I have become my own parent and let go of the hurts and expectations I have had in my relationship with my mother.

The catalyst for recognizing my growth has been another loss in my maternal family: my mother's remaining full-brother, who passed just last Wednesday. I missed seeing my uncle before he died. I chose to go north and spend a few days with his family anyways.

I am burning a candle for Uncle A, each day that I remember. A candle is probably the most visual way for me to connect with the spirit of a dear one who has departed. It is a powerful way of remembering and reflecting throughout the day....

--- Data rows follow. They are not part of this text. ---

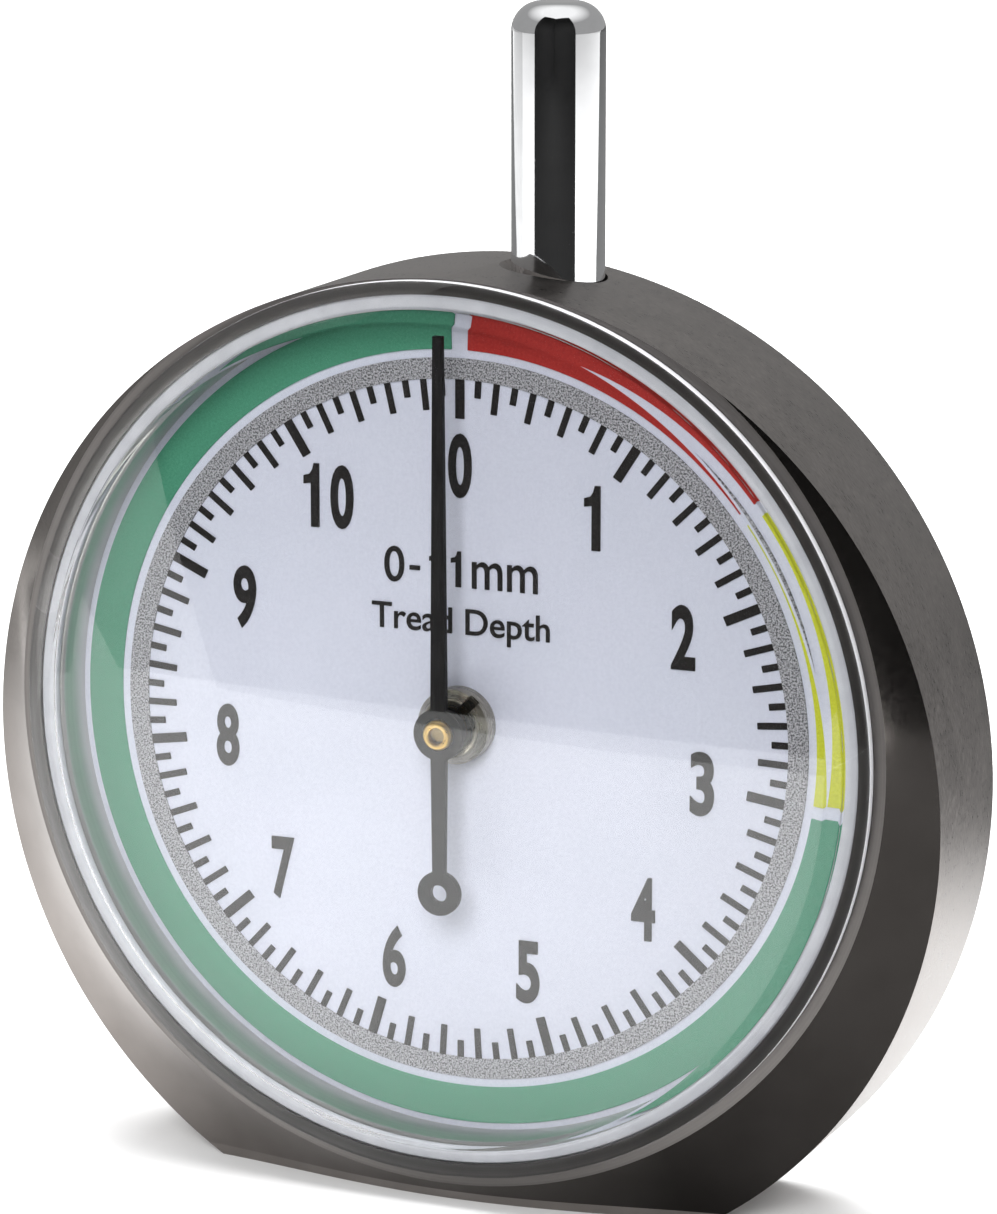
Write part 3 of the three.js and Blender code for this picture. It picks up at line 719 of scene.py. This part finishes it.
class GAUGE_OT_crystal(bpy.types.Operator):
    """Turn the bevelled crystal, paint a highlight on its rough outer edge, and turn the gasket under it"""

    bl_idname = "gauge.crystal"
    bl_label = "Crystal and Gasket"

    def execute(self, context):
        edge = sizes().crystal_edge
        face, under = CRYSTAL_LOW.y, CRYSTAL_LOW.y + 1.4 * MM
        crystal = lathe("Crystal", [
            (0, face), (VIEW_R - 0.15 * MM, face), (VIEW_R, face + 0.04 * MM), (RIM_R, RIM_Y - 0.54 * MM),
            (RIM_R, RIM_Y - CRYSTAL_GAP), (BORE_R - 0.55 * MM, RIM_Y - CRYSTAL_GAP),
            (BORE_R - 0.62 * MM, under), (0, under),
        ], DIAL, steps=ROUND)
        soften(crystal, edge, 3, 20)
        smooth(crystal, 40)
        paint(crystal, finish("acrylic"))
        # Painted highlight: the crystal's outer edge gets a whitish, rough finish.
        paint(crystal, finish("rim_highlight"), lambda f: (
            abs(f.normal.y) < 0.5 and (f.calc_center_median() - DIAL).length > RIM_R - 0.2 * MM))
        hand_over(crystal, "housing", "clear_crystal", "crystal")
        low, high = span("crystal_gasket")
        outer = radius("crystal_gasket")
        inner = outer - 0.56 * MM
        gasket = lathe("Crystal_Gasket", [
            (inner, low.y), (outer, low.y), (outer, high.y), (inner, high.y),
        ], DIAL, steps=ROUND, closed=True)
        complete(
            gasket, "nylon", "housing", "white_nylon", "crystal_gasket", edge=0.08 * MM, segments=3, shade=40)
        return {"FINISHED"}


class GAUGE_OT_dial(bpy.types.Operator):
    """Turn the ring round the dial and the dial plate"""

    bl_idname = "gauge.dial"
    bl_label = "Dial and Ring"

    def execute(self, context):
        low, high = span("rehaut_ring")
        outer = radius("rehaut_ring")
        ring = lathe("Rehaut_Ring", [
            (VIEW_R, low.y + 0.12 * MM), (VIEW_R + 0.12 * MM, low.y), (outer, low.y), (outer, high.y),
            (VIEW_R, high.y), (VIEW_R, low.y + 0.5 * MM),
        ], DIAL, steps=ROUND, closed=True)
        complete(ring, "silver", "housing", "silver_ring", "rehaut_ring", edge=0.03 * MM)
        low, high = span("dial_plate")
        outer = radius("dial_plate")
        hole = 1.55 * MM
        plate = lathe("Dial_Plate", [
            (hole, low.y), (outer, low.y), (outer, high.y), (hole, high.y),
        ], DIAL, steps=192, closed=True)
        complete(plate, "dial", "housing", "dial_white", "dial_plate", edge=0.04 * MM)
        return {"FINISHED"}


def arc_print(name, inner, outer, start, end):
    """A printed arc of the dial, between two angles in divisions."""
    sweep = (end - start) / DIVISIONS
    return lathe(
        name, [(inner, PRINT_Y), (outer, PRINT_Y), (outer, DIAL_Y), (inner, DIAL_Y)], DIAL,
        steps=max(12, round(sweep * ROUND)), closed=True, angle=sweep * TAU, start=TAU * start / DIVISIONS)


class GAUGE_OT_zones(bpy.types.Operator):
    """Print the stippled band and the red, yellow and green arcs"""

    bl_idname = "gauge.zones"
    bl_label = "Coloured Arcs"

    def execute(self, context):
        band = lathe("Scale_Band", [
            (TICK_R, PRINT_Y), (TICK_R + BAND, PRINT_Y), (TICK_R + BAND, DIAL_Y), (TICK_R, DIAL_Y),
        ], DIAL, steps=ROUND, closed=True)
        complete(band, "band", "housing", "print_black", "scale_print")
        inner, outer = TICK_R + 1.32 * MM, TICK_R + 3.0 * MM
        for name, start, end in (("red", 0.04, 1.57), ("yellow", 1.63, 2.97), ("green", 3.03, 10.96)):
            zone = arc_print("Zone_" + name.capitalize(), inner, outer, start, end)
            complete(zone, name, "housing", "print_" + name, "zone_" + name)
        return {"FINISHED"}


def repeat(piece, count, gap):
    """In edit mode, copies what is selected round the dial: count in all, gap divisions apart."""
    if count > 1:
        turn = TAU * gap / DIVISIONS
        bpy.ops.mesh.spin(steps=count - 1, dupli=True, angle=turn * (count - 1), center=DIAL, axis=-FACING)


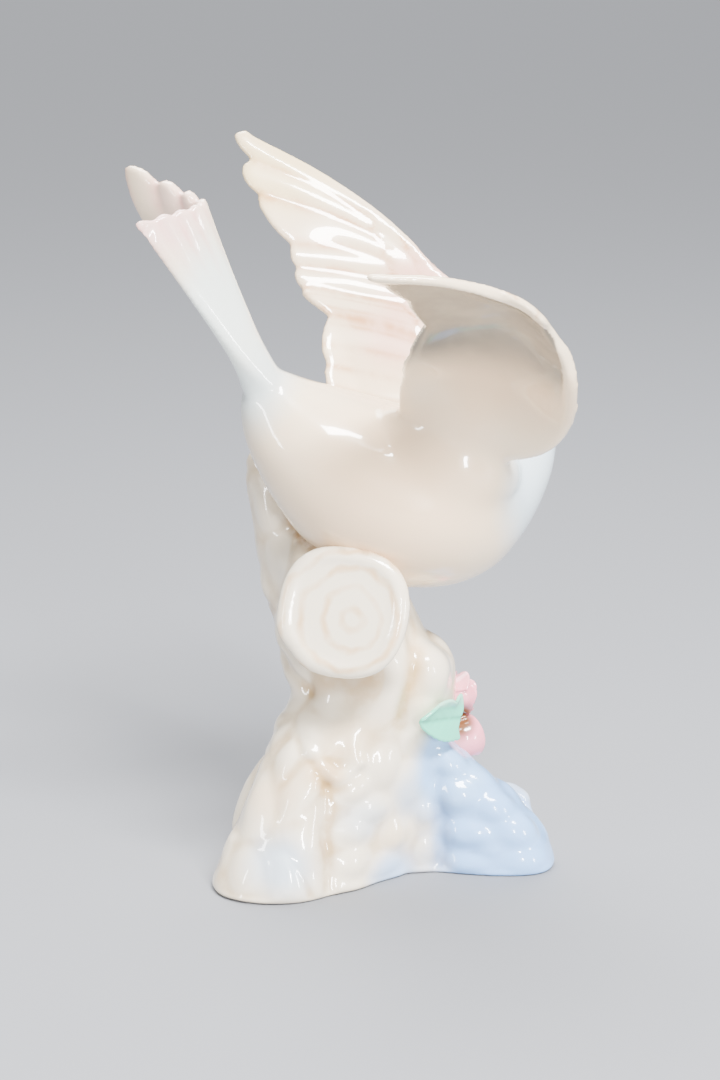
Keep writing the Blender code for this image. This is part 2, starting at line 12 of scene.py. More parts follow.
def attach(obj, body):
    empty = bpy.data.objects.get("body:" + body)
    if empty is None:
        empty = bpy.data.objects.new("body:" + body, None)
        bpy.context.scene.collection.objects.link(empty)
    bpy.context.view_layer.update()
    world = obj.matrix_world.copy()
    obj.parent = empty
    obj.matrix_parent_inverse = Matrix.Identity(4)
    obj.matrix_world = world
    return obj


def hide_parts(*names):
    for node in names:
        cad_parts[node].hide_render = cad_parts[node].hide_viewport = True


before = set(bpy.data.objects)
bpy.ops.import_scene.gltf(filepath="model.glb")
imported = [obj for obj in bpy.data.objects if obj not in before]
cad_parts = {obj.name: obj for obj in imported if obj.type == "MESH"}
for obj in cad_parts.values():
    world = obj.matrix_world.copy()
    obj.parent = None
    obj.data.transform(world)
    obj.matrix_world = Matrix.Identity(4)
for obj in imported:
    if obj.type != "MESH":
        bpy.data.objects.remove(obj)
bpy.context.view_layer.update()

# The dove's body, from the tail's root to the neck. It is slip-cast porcelain under a clear glaze,
# one smooth egg laid over a little to its far side, and all the bird's other parts were luted to it.
MM = 0.001
SPONGE_PULL = 0.6
BODY_SIDES = 96
BODY_STEPS = 100
# Each station: centre, lean of the section back from upright (degrees), half depth, half breadth.
BODY_STATIONS = (
    (-34.5, -6, 140.5, 52, 6.5, 5.5),
    (-29.5, -5, 133.5, 52, 11.5, 11),
    (-23, -4, 127, 49, 16, 16),
    (-16, -2, 120, 41, 20, 20),
    (-8.5, 0, 113.5, 31, 23, 23),
    (2.5, 2, 108, 19, 24.8, 25),
    (15.5, 5, 107, 7, 25.5, 25),
    (25, 7, 108.5, -6, 23, 22),
    (31.5, 9, 114, -20, 19.5, 18),
    (37, 10, 122.5, -40, 14.2, 13.4),
    (40, 11.5, 130, -58, 9.4, 9.4),
)
BODY_YAW = math.radians(13)
BODY_ROLL = math.radians(8)


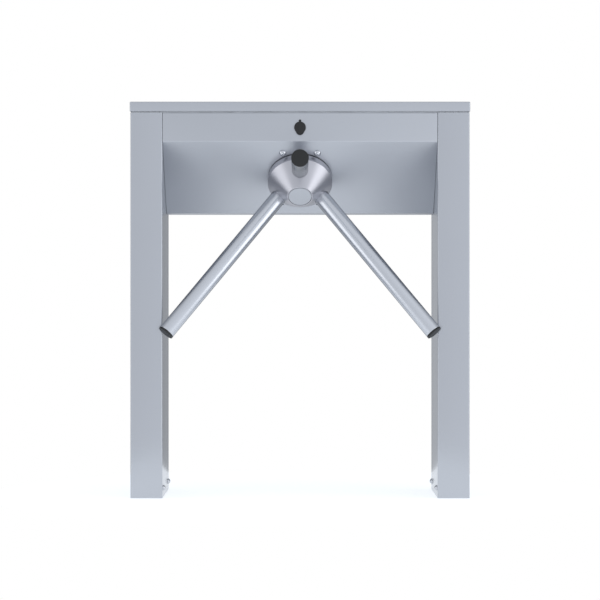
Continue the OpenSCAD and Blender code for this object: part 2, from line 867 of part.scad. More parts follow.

I just blew the memory candle out, for today. I will relight it again tomorrow.

Sunday, May 9, 2010

Mother's Day, A Sigh of Relief

It feels good to catch up here again.

Today was a good day as a mom. I enjoyed a reflective day, got exercise with my son and husband at the Y, had a good EA-step meeting (step four) and a wonderful dinner out at an Indian restaurant. Conversation with a favorite aunt was a great finish to a sun filled day.

For once I did not feel guilty for the joy I experienced or the money my family spent on me.

This is in sharp contrast to last year, when I had a hard time feeling worthy of any kind of celebration and I was distraught at getting a gift that my son loved that I could not appreciate. Having not yet made peace with the fact that I had grown up with a mom suffering from BPD, I felt alienated from my family of origin. I wasn't sure if I had it in me to leave a good legacy.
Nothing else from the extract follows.